Periods are a sign of puberty in girls. Boys will understand what a sign of puberty is because they seem to be obsessed with where their body hair is sprouting. You might say: A period is the time, usually once a month, where girls have vaginal bleeding. But don’t worry! This bleeding isn’t like bleeding from a cut. It’s from the lining of the uterus – the place in a body where babies grow. Periods usually last four to seven days, although this is different for everybody. Having a period means that a woman isn’t pregnant, but could become pregnant. The blood comes out to prepare the body to potentially become pregnant the next month.
Explain to your sons that having a period is normal, natural, and not a reason to worry for their sisters and friends or treat them any differently. Reassure your sons that girls can still do normal things when they are on their periods. They typically don’t have to miss school or activities.
What do girls do about bleeding?
Explain to your son that usually, the bleeding isn’t super heavy. In fact, most of the time girls can’t even feel the blood coming out. They can use pads that go inside underwear to catch the blood, or they can use tampons (not fish!). Tampons go inside the vagina (the tube from the uterus to the outside of the body) to catch the blood before it comes out. There are also special period underwear girls can wear that absorb the blood and keep it from getting on their clothes.

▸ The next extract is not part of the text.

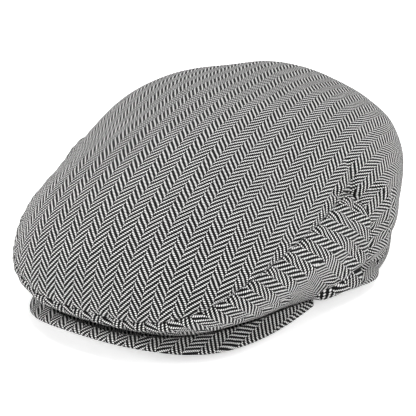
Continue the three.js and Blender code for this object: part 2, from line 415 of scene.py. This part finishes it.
class Sheet:
    """One cloth panel on a grid of columns and rows, with a rounded hem along its open edges. A closed panel
    goes all the way round, and its first row is one point, the crest."""

    def __init__(self, points, normals, closed, keep, weave, relief):
        self.closed = closed
        self.keep = keep
        self.weave = weave
        lifted = points + normals * relief[..., None]
        gap = distance_to(points, points[self.edge_mask()])
        roll = hem_roll(gap * HEM_SOFTNESS, HEM_RADIUS)[..., None]
        self.outer = lifted - normals * roll
        self.inner = lifted - normals * (WALL - roll)

    def edge_mask(self):
        """Grid points on the open edges."""
        keep = self.keep
        columns, rows = keep.shape
        count = np.zeros((columns + (0 if self.closed else 1), rows + 1), int)
        for di in (0, 1):
            for dj in (0, 1):
                target = (np.arange(columns) + di) % count.shape[0]
                count[target[:, None], np.arange(rows)[None, :] + dj] += keep
        mask = (count > 0) & (count < 4)
        if self.closed:
            mask[:, 0] = False
        return mask

    def build(self, name, materials):
        columns, rows = self.keep.shape
        grid_columns = self.outer.shape[0]
        count = grid_columns * (rows + 1)

        def index(side, i, j):
            """Number of a point, on the outer side 0 or the inner side 1."""
            if self.closed and j == 0:
                i = 0
            return side * count + (i % grid_columns) * (rows + 1) + j

        def kept(i, j):
            if self.closed:
                i %= columns
            return 0 <= i < columns and 0 <= j < rows and self.keep[i, j]

        faces = []
        slots = []

        def add(corners, slot):
            faces.append([c for k, c in enumerate(corners) if c != corners[k - 1]])
            slots.append(slot)

        def add_hem(start, stop):
            """Face across the hem, from the outer side to the inner one, between two points on an edge."""
            add([index(0, *start), index(0, *stop), index(1, *stop), index(1, *start)], 0)

        for i in range(columns):
            for j in range(rows):
                if not self.keep[i, j]:
                    continue
                near, down, across, right = (i, j), (i, j + 1), (i + 1, j + 1), (i + 1, j)
                corners = [near, down, across, right]
                add([index(0, *corner) for corner in corners], 0)
                add([index(1, *corner) for corner in reversed(corners)], 1)
                if (j > 0 or not self.closed) and not kept(i, j - 1):
                    add_hem(near, right)
                if not kept(i, j + 1):
                    add_hem(across, down)
                if not kept(i - 1, j):
                    add_hem(down, near)
                if not kept(i + 1, j):
                    add_hem(right, across)
        points = np.concatenate([self.outer.reshape(-1, 3), self.inner.reshape(-1, 3)])
        weave = np.concatenate([self.weave.reshape(-1, 2)] * 2)
        return mesh_object(name, points, faces, slots, weave, materials)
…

Sometimes, though, the blood is too much for the pads, tampons, or underwear, and it might get on a girl’s clothes. Please tell your boys that this can be embarrassing, but it is okay. She might have to change her clothes. You can remind your boys that if they see a girl with blood on her pants at school, they should never make a big deal about it to other people. They might offer her a hoodie to cover up the stain and help her get to the nurse’s office. She will be very grateful!
Do periods hurt?
Not usually, but the uterus is a muscle. During a girl’s period, the uterus works really hard, so cramping is pretty common. Ask your boys to imagine doing one hundred push-ups. Their muscles would be sore, too! Usually a heating pad or some over-the-counter medicine help a girl experiencing period pain feel better.
Why do some girls get mean on their periods?

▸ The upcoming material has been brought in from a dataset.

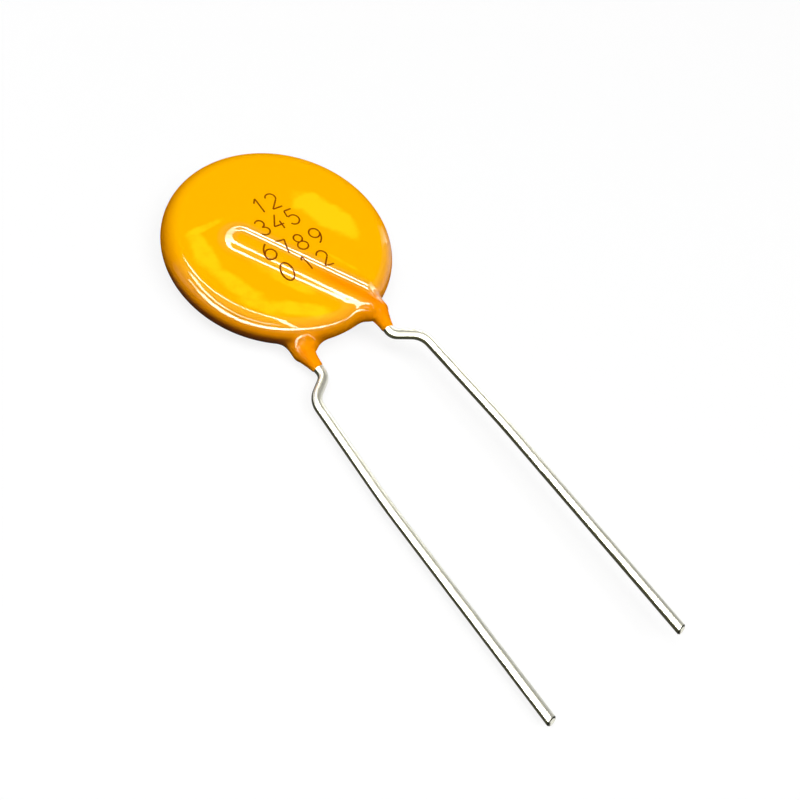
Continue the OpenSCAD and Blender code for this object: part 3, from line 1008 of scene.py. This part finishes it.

Well, bud, this is the gift of hormones. Hormones are chemicals in our bodies that tell our bodies what to do. Everyone has them. For boys, testosterone is the hormone that helps boys grow tall, grow body hair, deepen their voices, etc.
Girls’ hormones, estrogen and progesterone in particular, change levels throughout the month depending on where the body is in its menstrual cycle. In addition to telling our bodies when to grow a lining in the uterus and when to have a period, the changing hormones can also make us feel irritable. These mood changes are particularly common around the start or right before the onset of a period. This is called PMS (premenstrual syndrome). It can feel very confusing and unsettling to have mood changes for what seems like no reason. However, there are also many valid reasons for emotional ups and downs in life that have nothing to do with hormone changes – for girls and boys. Invalidating someone’s feelings by saying they “must be PMSing” or “must be on their period” is not acceptable or kind. It’s helpful to remind your sons that everyone has mood swings – it’s part of being human.
Why explaining periods to your son is important.
If you’re open and honest with your son about things like finding a tampon in your purse when he’s little, he might be more comfortable about coming to you with trickier questions and concerns as he gets older. Rather than shying away, use those little opportunities to get the conversation rolling. It’ll probably be awkward at first for you both, but that’s okay!
Hopefully he will learn that periods are a normal part of life for girls and not a taboo topic. No matter how awkward the conversation is, you’re helping your son with some perspective and understanding, so he can show kindness and empathy in the future!